History is important for understanding cross-border neopopulism on several levels: on the one hand, the study of historical populist movements is insightful for understanding „how institutions think“ (Mary Douglas), as many present-day institutions are inert and do not adapt easily to the new circumstances. On the other hand, history and historical (and para-historiographical) tales and stories feed the repertoire of neopopulists‘ storytelling. Under the categories of history and revisionism, I collect contributions which explore the neopopulist logic of turning „back to the past“. Here, I am not only interested in documenting phenomena of the instrumentalization of history, but in reading between the lines and understanding for which „actual“ (eigentliche) changes and crises the „inauthentic“ (uneigentliche) invocation of the past takes on a proxy function, as my studies of Heinrich Heine’s precious evaluation of 19th century German Romanticism support.
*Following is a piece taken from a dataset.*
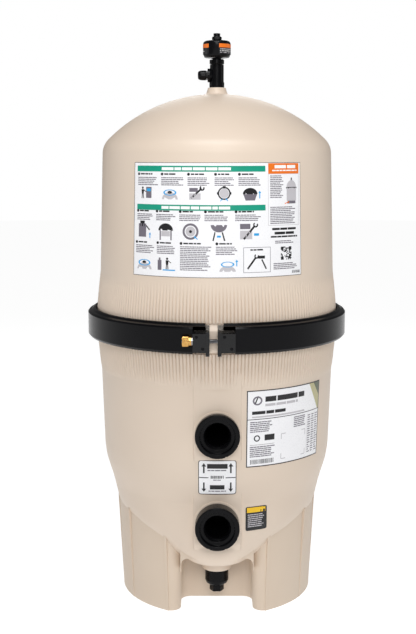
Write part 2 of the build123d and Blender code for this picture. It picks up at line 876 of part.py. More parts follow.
with BuildPart() as vent_cap:
    with BuildSketch(Plane.YZ.offset(vent_seat_x - 2.4)):
        with Locations((0, vent_z)):
            Circle(vent_cap_r)
    extrude(amount=vent_end_x - vent_seat_x + 2.4)
    nose = faces().sort_by(Axis.X)[0]
    fillet(nose.edges(), 4.5)
    with BuildSketch(Plane.YZ.offset(vent_seat_x)):
        with Locations((0, vent_z)):
            Circle(vent_tube_r + post_clear)
    extrude(amount=-16, mode=Mode.SUBTRACT)
finish(vent_cap.part, "vent_cap")

with BuildPart() as vent_seal:
    with BuildSketch(Plane.YZ.offset(vent_seat_x - 0.2)):
        with Locations((0, vent_z)):
            Circle(vent_cap_r - 0.5)
            Circle(vent_tube_r + post_clear, mode=Mode.SUBTRACT)
    extrude(amount=-2.0)
finish(vent_seal.part, "vent_seal")

# ---- ports ------------------------------------------------------------------
for name, height, pad_y, nut_y in (
    ("outlet", outlet_z, outlet_pad_y, outlet_nut_y),
    ("inlet", inlet_z, inlet_pad_y, inlet_nut_y),
):
    seat_y = pad_y - boss_h - gasket_t
    with BuildPart() as fitting:
        with BuildSketch(Plane.XZ.offset(-seat_y)):
            with Locations((0, height)):
                Circle(port_flange_r)
        extrude(amount=seat_y - port_face_y)
        rim = faces().sort_by(Axis.Y)[0].edges()
        fillet(rim, 2.0)
        with BuildSketch(Plane.XZ.offset(-seat_y)):
            with Locations((0, height)):
                Circle(port_barrel_r)
        extrude(amount=seat_y - barrel_end_y)
        with BuildSketch(Plane.XZ.offset(-port_face_y)):
            with Locations((0, height)):
                Circle(port_step_r)
        extrude(amount=-port_step_depth, mode=Mode.SUBTRACT)
        with BuildSketch(Plane.XZ.offset(-port_face_y)):
            with Locations((0, height)):
                Circle(port_bore_r)
        extrude(amount=port_face_y - barrel_end_y, mode=Mode.SUBTRACT)
        with BuildSketch(Plane.XZ.offset(-port_face_y)):
            with Locations((0, height)):
                with PolarLocations(port_flange_r, 8, start_angle=22.5):
                    Rectangle(3.0, 9.0)
        extrude(amount=-5, mode=Mode.SUBTRACT)
    finish(fitting.part, f"{name}_fitting")

    with BuildPart() as gasket:
        with BuildSketch(Plane.XZ.offset(boss_h - pad_y)):
            with Locations((0, height)):
                Circle(port_flange_r - 1.5)
                Circle(port_barrel_r + port_clear, mode=Mode.SUBTRACT)
        extrude(amount=gasket_t)
    finish(gasket.part, f"{name}_gasket")

    with BuildPart() as locknut:
        with BuildSketch(Plane.XZ.offset(-nut_y)):
            with Locations((0, height)):
                RegularPolygon(locknut_r, 8)
                Circle(port_barrel_r + nut_clear, mode=Mode.SUBTRACT)
        extrude(amount=-locknut_t)
    finish(locknut.part, f"{name}_locknut")

# ---- drain ------------------------------------------------------------------
drain_face_z = drain_boss_z - drain_gap
with BuildPart() as drain_plug:
    with BuildSketch(Plane.XZ.offset(-drain_y)):
        with BuildLine():
            Polyline(
                (0, drain_tip_z + 12),
                (0, drain_face_z + 18),
                (drain_thread_r, drain_face_z + 18),
                (drain_thread_r, drain_face_z - drain_seal_d),
                (drain_body_r, drain_face_z - drain_seal_d),
                (drain_body_r, drain_body_z + 11),
                (drain_body_r - 2, drain_body_z + 5),
                (drain_body_r - 7, drain_body_z + 1),
                (drain_tip_r, drain_body_z),
                (drain_tip_r, drain_tip_z + 12),
                close=True,
            )
        make_face()
    revolve(axis=Axis((0, drain_y, 0), (0, 0, 1)))
    with BuildSketch(Plane.XY.offset(drain_tip_z)):
        with Locations((0, drain_y)):
            RegularPolygon(drain_tip_r - 1.5, 6, major_radius=False)
    extrude(amount=drain_body_z - drain_tip_z + 2)
finish(drain_plug.part, "drain_plug")

with BuildPart() as drain_seal:
    with BuildSketch(Plane.XY.offset(drain_face_z - 0.1)):
        with Locations((0, drain_y)):
            Circle(drain_body_r - 1)
            Circle(drain_thread_r + nut_clear, mode=Mode.SUBTRACT)
    extrude(amount=0.2 - drain_seal_d)
finish(drain_seal.part, "drain_seal")

# ---- filter internals -------------------------------------------------------
for index in range(grid_count):
    outer = partial_out_r if index == 0 else grid_out_r
    mid = (grid_in_r + outer) / 2
    bow = grid_bow * (outer - grid_in_r) / (grid_out_r - grid_in_r)
    name = "grid_partial" if index == 0 else f"grid_{index}"
    spine = ThreePointArc((grid_in_r, 0), (mid, bow), (outer, 0), mode=Mode.PRIVATE)
    with BuildPart() as grid:
        with BuildSketch(Plane.XY.offset(grid_low)):
            with Locations(Rotation(0, 0, index * 360 / grid_count - 90)):
                SlotArc(spine, grid_t)
        extrude(amount=grid_high - grid_low)
        reach = min(nipple_ring_r, mid)
        turn = index * 360 / grid_count
        seat_x, seat_y = polar(reach, turn)
        with BuildSketch(Plane.XY.offset(grid_high)):
            with Locations((seat_x, seat_y)):
                Circle(nipple_r - 5)
        extrude(amount=manifold_low - grid_high - 2)
    finish(grid.part, name)

with BuildPart() as manifold:
    with BuildSketch(Plane.XY.offset(manifold_low)):
        Circle(manifold_r)
        with Locations((0, pipe_y)):
            Circle(pipe_r + 12)
    extrude(amount=manifold_high - manifold_low)
    with BuildSketch(Plane.XY.offset(manifold_low)):
        Circle(rod_r + 1)
        with Locations((0, pipe_y)):
            Circle(pipe_r + 1.2)
    extrude(amount=manifold_high - manifold_low - wall, mode=Mode.SUBTRACT)
    with BuildSketch(Plane.XY.offset(manifold_low)):
        Circle(rod_r + 1)
    extrude(amount=manifold_high - manifold_low, mode=Mode.SUBTRACT)
    top = faces().sort_by(Axis.Z)[-1]
    fillet(top.outer_wire().edges(), 6)
finish(manifold.part, "manifold")

with BuildPart() as standpipe:
    with BuildSketch(Plane.XY.offset(pipe_low)):
        with Locations((0, pipe_y)):
            Circle(pipe_r)
            Circle(pipe_r - pipe_t, mode=Mode.SUBTRACT)
    extrude(amount=pipe_high - pipe_low)
finish(standpipe.part, "standpipe")

with BuildPart() as standpipe_seal:
    with BuildSketch(Plane.XZ.offset(-pipe_y)):
        with Locations((pipe_r + 2.6, manifold_low - 2.4)):
            Circle(2.2)
    revolve(axis=Axis((0, pipe_y, 0), (0, 0, 1)))
finish(standpipe_seal.part, "standpipe_seal")

with BuildPart() as outlet_elbow:
    with BuildLine() as run:
        Line((0, barrel_end_y + 0.5, outlet_z), (0, pipe_y - elbow_bend, outlet_z))
        ThreePointArc(
            (0, pipe_y - elbow_bend, outlet_z),
            (
                0,
                pipe_y - elbow_bend * (1 - 1 / slope),
                outlet_z + elbow_bend * (1 - 1 / slope),
            ),
            (0, pipe_y, outlet_z + elbow_bend),
        )
        Line((0, pipe_y, outlet_z + elbow_bend), (0, pipe_y, pipe_low - 0.5))
    with BuildSketch(Plane.XZ.offset(-barrel_end_y - 0.5)):
        with Locations((0, outlet_z)):
            Circle(pipe_r + 2)
            Circle(pipe_r - pipe_t, mode=Mode.SUBTRACT)
    sweep()
finish(outlet_elbow.part, "outlet_elbow")

with BuildPart() as inlet_diffuser:
    with BuildSketch(Plane.XZ.offset(-barrel_end_y - 0.5)):
        with Locations((0, inlet_z)):
            Circle(pipe_r + 2)
    extrude(amount=-60)
    with BuildSketch(Plane.XZ.offset(-barrel_end_y - 0.5)):
        with Locations((0, inlet_z)):
            Circle(pipe_r - pipe_t)
    extrude(amount=-56, mode=Mode.SUBTRACT)
    with BuildSketch(Plane.XY.offset(inlet_z)):
        with Locations((0, barrel_end_y + 33)):
            with GridLocations(0, 14, 1, 3):
                SlotOverall(44, 7)
    extrude(amount=pipe_r + 3, mode=Mode.SUBTRACT)
finish(inlet_diffuser.part, "inlet_diffuser")

with BuildPart() as grid_spacer:
    with BuildSketch(Plane.XY.offset(spacer_z)):
        Circle(spacer_r)
        Circle(spacer_r - 12, mode=Mode.SUBTRACT)
        with PolarLocations(0, grid_count, start_angle=22.5):
            with Locations((spacer_r / 2, 0)):
                Rectangle(spacer_r - 8, 12)
        Circle(34)
        Circle(rod_r + 1, mode=Mode.SUBTRACT)
    extrude(amount=spacer_t)
finish(grid_spacer.part, "grid_spacer")

with BuildPart() as tie_rod:
    with BuildSketch(Plane.XY.offset(rod_low)):
        Circle(rod_r)
    extrude(amount=rod_high - rod_low)
    with BuildSketch(Plane.XY.offset(spacer_z - 9)):
        RegularPolygon(9.5, 6)
    extrude(amount=8.5)
finish(tie_rod.part, "tie_rod")

with BuildPart() as tie_nut:
    with BuildSketch(Plane.XY.offset(manifold_high + 0.2)):
        Circle(16)
        Circle(rod_r + nut_clear, mode=Mode.SUBTRACT)
    extrude(amount=2)
    with BuildSketch(Plane.XY.offset(manifold_high + 2.2)):
        RegularPolygon(9.5, 6)
        Circle(rod_r + nut_clear, mode=Mode.SUBTRACT)
    extrude(amount=9)
finish(tie_nut.part, "tie_nut")

with BuildPart() as bleed_tube:
    with BuildSketch(Plane.XY.offset(manifold_high + 0.2)):
        with Locations((bleed_x, 0)):
            Circle(bleed_r)
            Circle(bleed_r - 1.4, mode=Mode.SUBTRACT)
    extrude(amount=bleed_top - manifold_high)
finish(bleed_tube.part, "bleed_tube")

with BuildPart() as bleed_screen:
    with BuildSketch(Plane.XY.offset(bleed_top - 16)):
        with Locations((bleed_x, 0)):
            Circle(screen_r)
            Circle(bleed_r + nut_clear, mode=Mode.SUBTRACT)
    extrude(amount=32)
finish(bleed_screen.part, "bleed_screen")

# ---- labels -----------------------------------------------------------------
label_turn = 42.0
label_low_z = 762.0
label_high_z = 1000.0
rating_start = 13.5
rating_end = 58.0
rating_low_z = 350.6
rating_high_z = 520.0
port_label_half = 41.0
port_label_low = 289.0
port_label_high = 369.0
caution_low_x = 62.0
caution_high_x = 109.0
caution_low_z = 201.0
caution_high_z = 255.0


def lid_radius(z):
    return lid_high_r + (lid_low_r - lid_high_r) * (knuckle_z - z) / (knuckle_z - lid_low_z)


def body_radius(z):
    span = split_z - root_z - body_low_z
    return body_low_r + (root_r - body_low_r) * (z - body_low_z) / span


def wrapped(radius, low, high, start, end):
    # thin film on a conical wall
    with BuildPart(mode=Mode.PRIVATE) as shape:
        with BuildSketch(Plane.XZ):
            with BuildLine():
                Polyline(
                    (radius(low) + film_gap, low),
                    (radius(low) + film_gap + film, low),
                    (radius(high) + film_gap + film, high),
                    (radius(high) + film_gap, high),
                    close=True,
                )
            make_face()
        revolve(axis=Axis.Z)
        with BuildSketch():
            with BuildLine():
                Polyline(*sector(2 * cover_r, start, end), close=True)
            make_face()
        extrude(amount=neck_z, mode=Mode.INTERSECT)
    return shape.part


with BuildPart() as label_instruction:
    add(wrapped(lid_radius, label_low_z, label_high_z, -label_turn, label_turn))
finish(label_instruction.part, "label_instruction")

with BuildPart() as label_rating:
    add(wrapped(body_radius, rating_low_z, rating_high_z, rating_start, rating_end))
finish(label_rating.part, "label_rating")


def bowl_patch(low_x, high_x, low_z, high_z):
    # thin film that follows the bowl and the wall above it
    with BuildPart(mode=Mode.PRIVATE) as shape:
        add(bowl_solid(film_gap + film, sump_low_z))
        with BuildSketch(Plane.XY.offset(body_low_z)):
            Circle(body_low_r + film_gap + film)
        extrude(amount=40)
        add(bowl_solid(film_gap, sump_low_z), mode=Mode.SUBTRACT)
        with BuildSketch(Plane.XY.offset(body_low_z)):
            Circle(body_low_r + film_gap)
        extrude(amount=40, mode=Mode.SUBTRACT)
        with BuildSketch(Plane.XZ):
            with Locations(((low_x + high_x) / 2, (low_z + high_z) / 2)):
                RectangleRounded(high_x - low_x, high_z - low_z, 4)
        extrude(amount=2 * cover_r, mode=Mode.INTERSECT)
    return shape.part


with BuildPart() as label_caution:
    add(bowl_patch(caution_low_x, caution_high_x, caution_low_z, caution_high_z))
finish(label_caution.part, "label_caution")

with BuildPart() as label_ports:
    add(bowl_patch(-port_label_half, port_label_half, port_label_low, port_label_high))
    add(tank_bottom.part, mode=Mode.SUBTRACT)
finish(label_ports.part, "label_ports")

with BuildPart() as label_knob:
    with BuildSketch(Plane.XY.offset(knob_low + 7)):
        Circle(knob_r + film_gap + film)
        Circle(knob_r + film_gap, mode=Mode.SUBTRACT)
    extrude(amount=knob_high - knob_low - 16)
    with BuildSketch():
        with BuildLine():
            Polyline(*sector(2 * cover_r, 8, 118), close=True)
        make_face()
        with BuildLine():
            Polyline(*sector(2 * cover_r, -140, -35), close=True)
        make_face()
    extrude(amount=neck_z + cover_r, mode=Mode.INTERSECT)
finish(label_knob.part, "label_knob")
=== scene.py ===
import math

import bpy
import numpy as np
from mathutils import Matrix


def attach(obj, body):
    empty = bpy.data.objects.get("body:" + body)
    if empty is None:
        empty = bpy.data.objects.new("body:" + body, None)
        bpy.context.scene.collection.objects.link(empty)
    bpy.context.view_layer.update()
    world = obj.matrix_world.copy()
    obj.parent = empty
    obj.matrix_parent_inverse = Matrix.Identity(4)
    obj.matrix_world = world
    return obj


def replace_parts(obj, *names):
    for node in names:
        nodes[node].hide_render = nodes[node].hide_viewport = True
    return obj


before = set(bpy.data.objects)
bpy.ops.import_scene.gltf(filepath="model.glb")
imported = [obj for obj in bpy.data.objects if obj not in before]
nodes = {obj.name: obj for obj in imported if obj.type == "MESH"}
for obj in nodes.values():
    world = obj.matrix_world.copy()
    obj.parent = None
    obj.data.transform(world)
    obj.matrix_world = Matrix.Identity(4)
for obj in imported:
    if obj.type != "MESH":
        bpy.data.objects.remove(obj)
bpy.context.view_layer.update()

mm = 0.001
print("frame loaded with", len(nodes), "nodes")


# ---- finishes
def toLinear(hexText):
    # sRGB to linear: ((s + 0.055) / 1.055) ^ 2.4, and a straight line near black
    s = np.array([int(hexText[i:i + 2], 16) / 255 for i in (1, 3, 5)])
    return (*np.where(s > 0.04045, ((s + 0.055) / 1.055) ** 2.4, s / 12.92).tolist(), 1.0)


def addNode(tree, kind, inputs=(), **settings):
    node = tree.nodes.new("ShaderNode" + kind)
    for key, value in settings.items():
        setattr(node, key, value)
    for key, value in dict(inputs).items():
        if isinstance(value, bpy.types.NodeSocket):
            tree.links.new(value, node.inputs[key])
        else:
            node.inputs[key].default_value = value
    return node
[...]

What I am concerned with here is not „only“ the elucidation of how history really was, but how reality (Wirklichkeit, not Realität) and present are produced with the means of a particular history.

Picture: A Propaganda billboard by the AKP in Istanbul in February 2016. Here, the Turkish leader is equaled with the Ottoman Sultan the Conqueror (Fatih) Mehmet II. Source: own photography.

Belief systems & Emotions

What is striking about contemporary and historical populism is the heavy use of religious themes, symbolism, imagery, and the religious and mythological underpinnings of societal notions of value and order. Religious tropes are used when gender relations are to be „preserved“ in a neoconservative sense, but also to place the „unhinged“ world in a general, reliable and recognizeable binary for the overstrained individual in society: Religion is then mobilized not (primarily) as a spiritual path to answer questions of transcendence, but for identitarian purposes and to distinguish between self and other: it is an identity trait. Closely related to the role of belief systems is the use of emotions and affects, which are also collected and observed in this part of the incubator.

Picture: Spiderman and a missionary Christian on the Times Square in New York City (2015). Source: own photography.

Language & Discourse

Using cognitive-linguistic theories of understanding (hermeneutics of understanding) and metaphor analysis can show that populists not only turn to the preservation of their powerful position and the relatively robust certainties of inherited belief systems: they also appropriate the widespread feeling of many people of not understanding the world. This form of horror vacui, well described and studied by Serbian sociologists of the 1980s-1990s, can invoke dangerous fears of ‚Alienation from the world‘ (Weltverlust and Weltlosigkeit, in Hannah Arendt’s terms). The understanding of these strategies also helps to explain neopopulists‘ relatively high approval ratings in the extremely binaric „running to and fro of manufactured, propelled public opinions.

Picture: Der heilige Hieronymus im Gehäus (ca. 1520-25). Source/Attribution: Follower of Joos van Cleve, Public domain, via Wikimedia Commons.